• Written task: Could you write out every entry exactly as it stands?
--- The records ---
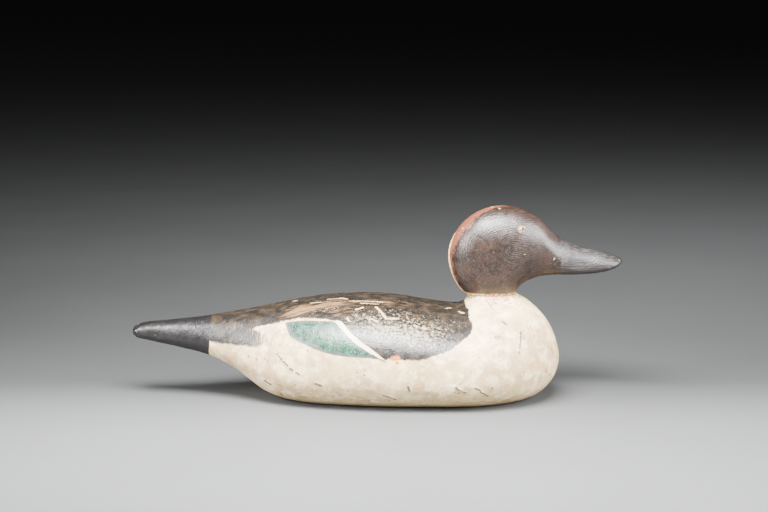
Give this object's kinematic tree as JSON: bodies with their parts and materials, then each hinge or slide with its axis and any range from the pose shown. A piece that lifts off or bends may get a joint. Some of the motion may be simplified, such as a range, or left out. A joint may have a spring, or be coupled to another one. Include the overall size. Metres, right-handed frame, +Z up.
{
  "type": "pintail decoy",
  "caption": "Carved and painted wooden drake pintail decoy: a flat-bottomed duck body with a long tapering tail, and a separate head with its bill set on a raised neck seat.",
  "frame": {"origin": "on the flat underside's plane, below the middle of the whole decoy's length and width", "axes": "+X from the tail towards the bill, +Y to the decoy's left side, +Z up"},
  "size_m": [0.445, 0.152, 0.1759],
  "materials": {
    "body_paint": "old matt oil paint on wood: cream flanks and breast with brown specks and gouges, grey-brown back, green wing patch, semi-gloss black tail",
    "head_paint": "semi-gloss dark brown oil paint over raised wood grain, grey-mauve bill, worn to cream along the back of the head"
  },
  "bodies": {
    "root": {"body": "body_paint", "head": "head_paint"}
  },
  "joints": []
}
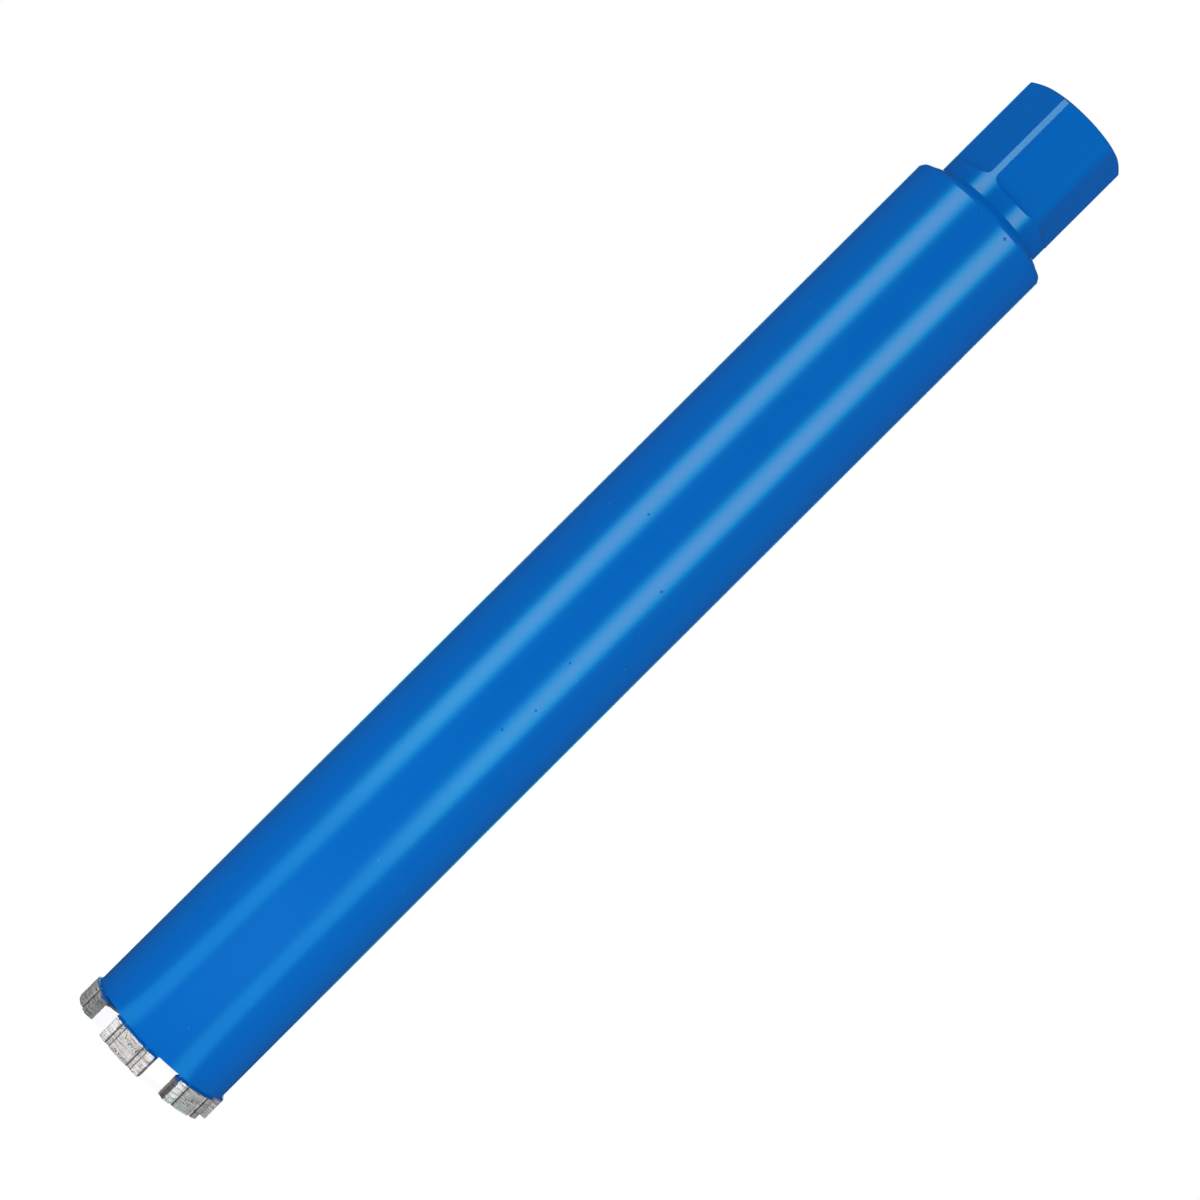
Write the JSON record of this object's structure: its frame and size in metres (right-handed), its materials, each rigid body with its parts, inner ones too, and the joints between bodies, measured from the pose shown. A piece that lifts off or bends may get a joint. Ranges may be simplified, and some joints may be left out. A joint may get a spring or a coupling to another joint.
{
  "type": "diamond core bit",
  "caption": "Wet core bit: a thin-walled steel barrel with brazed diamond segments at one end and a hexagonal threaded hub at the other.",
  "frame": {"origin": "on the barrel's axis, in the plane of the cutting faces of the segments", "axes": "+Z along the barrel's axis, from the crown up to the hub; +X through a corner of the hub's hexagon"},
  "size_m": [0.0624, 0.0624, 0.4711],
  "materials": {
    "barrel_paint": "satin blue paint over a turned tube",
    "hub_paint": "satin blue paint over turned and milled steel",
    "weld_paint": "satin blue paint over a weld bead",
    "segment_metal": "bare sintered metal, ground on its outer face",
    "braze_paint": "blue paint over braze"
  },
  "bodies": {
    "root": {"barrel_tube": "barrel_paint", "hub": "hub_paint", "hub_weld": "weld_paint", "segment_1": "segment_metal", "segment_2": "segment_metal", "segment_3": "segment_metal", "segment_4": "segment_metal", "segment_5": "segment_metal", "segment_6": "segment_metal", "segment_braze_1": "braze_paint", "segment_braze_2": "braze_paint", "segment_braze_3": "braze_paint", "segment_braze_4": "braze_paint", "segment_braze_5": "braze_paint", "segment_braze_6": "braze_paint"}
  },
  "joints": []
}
---
• Written answer:
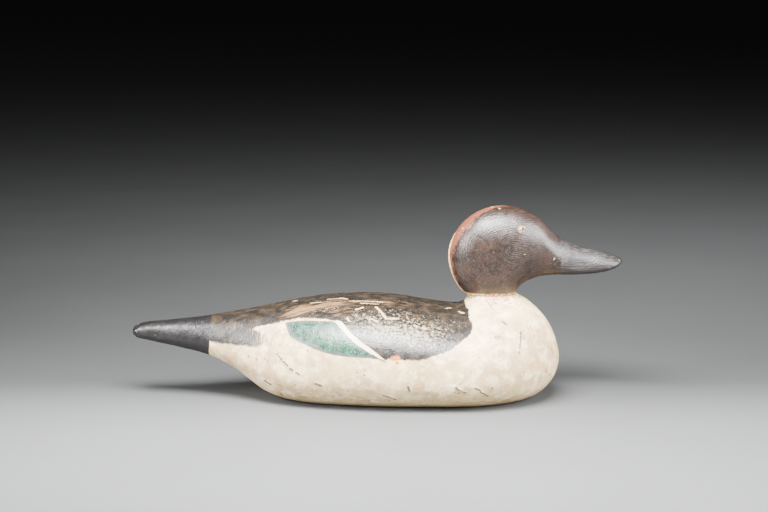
Give this object's kinematic tree as JSON: bodies with their parts and materials, then each hinge or slide with its axis and any range from the pose shown. A piece that lifts off or bends may get a joint. Some of the motion may be simplified, such as a range, or left out. A joint may have a spring, or be coupled to another one. Include the overall size. Metres, right-handed frame, +Z up.
{
  "type": "pintail decoy",
  "caption": "Carved and painted wooden drake pintail decoy: a flat-bottomed duck body with a long tapering tail, and a separate head with its bill set on a raised neck seat.",
  "frame": {"origin": "on the flat underside's plane, below the middle of the whole decoy's length and width", "axes": "+X from the tail towards the bill, +Y to the decoy's left side, +Z up"},
  "size_m": [0.445, 0.152, 0.1759],
  "materials": {
    "body_paint": "old matt oil paint on wood: cream flanks and breast with brown specks and gouges, grey-brown back, green wing patch, semi-gloss black tail",
    "head_paint": "semi-gloss dark brown oil paint over raised wood grain, grey-mauve bill, worn to cream along the back of the head"
  },
  "bodies": {
    "root": {"body": "body_paint", "head": "head_paint"}
  },
  "joints": []
}
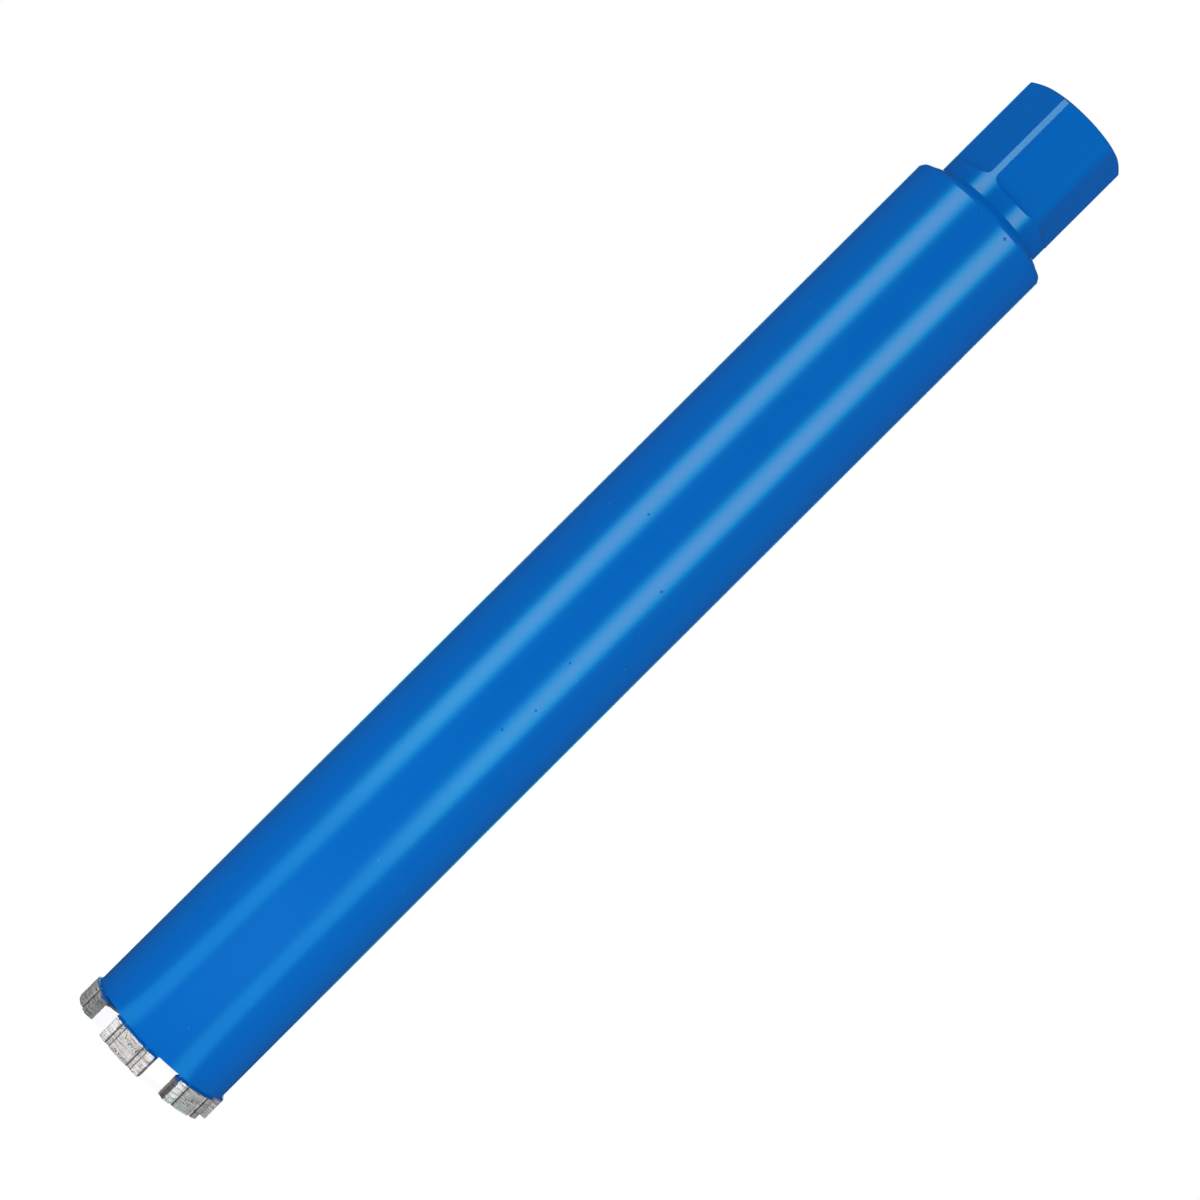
Write the JSON record of this object's structure: its frame and size in metres (right-handed), its materials, each rigid body with its parts, inner ones too, and the joints between bodies, measured from the pose shown. A piece that lifts off or bends may get a joint. Ranges may be simplified, and some joints may be left out. A joint may get a spring or a coupling to another joint.
{
  "type": "diamond core bit",
  "caption": "Wet core bit: a thin-walled steel barrel with brazed diamond segments at one end and a hexagonal threaded hub at the other.",
  "frame": {"origin": "on the barrel's axis, in the plane of the cutting faces of the segments", "axes": "+Z along the barrel's axis, from the crown up to the hub; +X through a corner of the hub's hexagon"},
  "size_m": [0.0624, 0.0624, 0.4711],
  "materials": {
    "barrel_paint": "satin blue paint over a turned tube",
    "hub_paint": "satin blue paint over turned and milled steel",
    "weld_paint": "satin blue paint over a weld bead",
    "segment_metal": "bare sintered metal, ground on its outer face",
    "braze_paint": "blue paint over braze"
  },
  "bodies": {
    "root": {"barrel_tube": "barrel_paint", "hub": "hub_paint", "hub_weld": "weld_paint", "segment_1": "segment_metal", "segment_2": "segment_metal", "segment_3": "segment_metal", "segment_4": "segment_metal", "segment_5": "segment_metal", "segment_6": "segment_metal", "segment_braze_1": "braze_paint", "segment_braze_2": "braze_paint", "segment_braze_3": "braze_paint", "segment_braze_4": "braze_paint", "segment_braze_5": "braze_paint", "segment_braze_6": "braze_paint"}
  },
  "joints": []
}